⁷ MOE Key Laboratory of Macromolecular Synthesis and Functionalization, Department of Polymer Science and Engineering, Key Laboratory of Adsorption and Separation Materials and Technologies of Zhejiang Province, Zhejiang University, 38 Zheda Road, Hangzhou, 310027, People's Republic of China. zhenxu@zju.edu.cn.
⁸ MOE Key Laboratory of Macromolecular Synthesis and Functionalization, Department of Polymer Science and Engineering, Key Laboratory of Adsorption and Separation Materials and Technologies of Zhejiang Province, Zhejiang University, 38 Zheda Road, Hangzhou, 310027, People's Republic of China. chaogao@zju.edu.cn.

Abstract

Eliminating topological defects to achieve monodomain liquid crystals is highly significant for the fundamental studies of soft matter and building long-range ordered materials. However, liquid crystals are metastable and sensitive to external stimuli, such as flow, confinement, and electromagnetic fields, which cause their intrinsic polycrystallinity and topological defects. Here, we achieve the monodomain liquid crystals of graphene oxide over 30 cm through boundary-free sheargraphy. The obtained monodomain liquid crystals exhibit large-area uniform alignment of sheets, which has the same optical polarized angle and intensity.
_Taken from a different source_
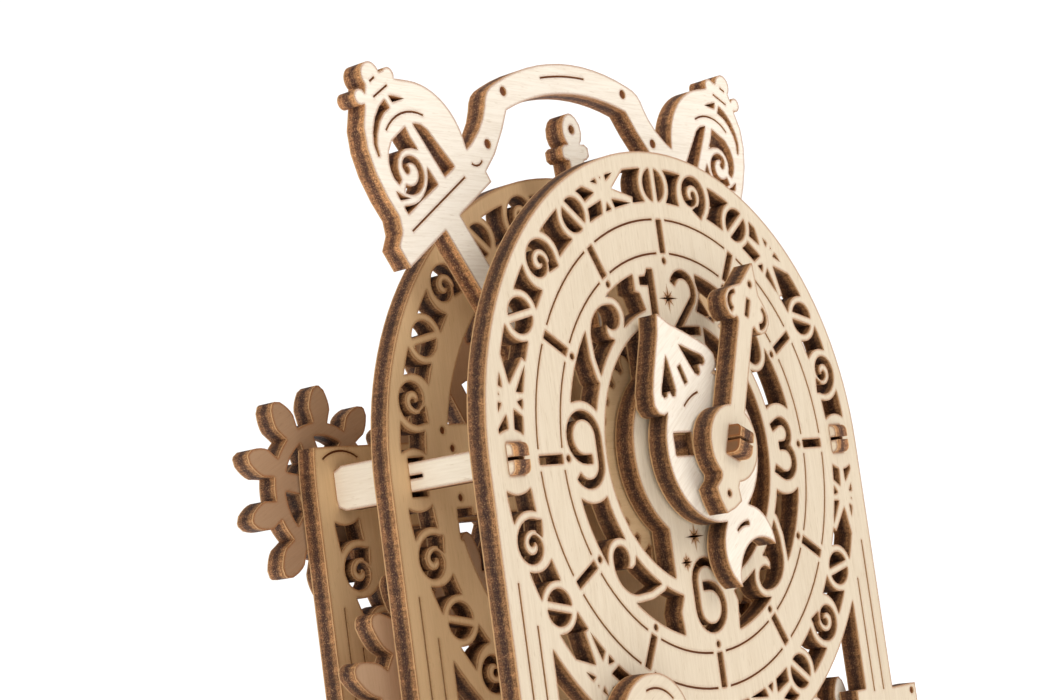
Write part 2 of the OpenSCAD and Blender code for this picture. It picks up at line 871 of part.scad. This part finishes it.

The monodomain liquid crystals provide bidirectionally ordered skeletons, which can be applied as lightweight thermal management materials with bidirectionally high thermal and electrical conductivity. Furthermore, we extend the controllable topology of two-dimensional colloids by introducing singularities and disclinations in monodomain liquid crystals. Topological structures with defect strength from - 2 to + 2 were realized. This work provides a facile methodology to study the structural order of soft matter at a macroscopic level, facilitating the fabrication of metamaterials with tunable and highly anisotropic architectures.

Keywords: Boundary-free sheargraphy; Graphene oxide; Liquid crystals; Monodomain; Topological structure.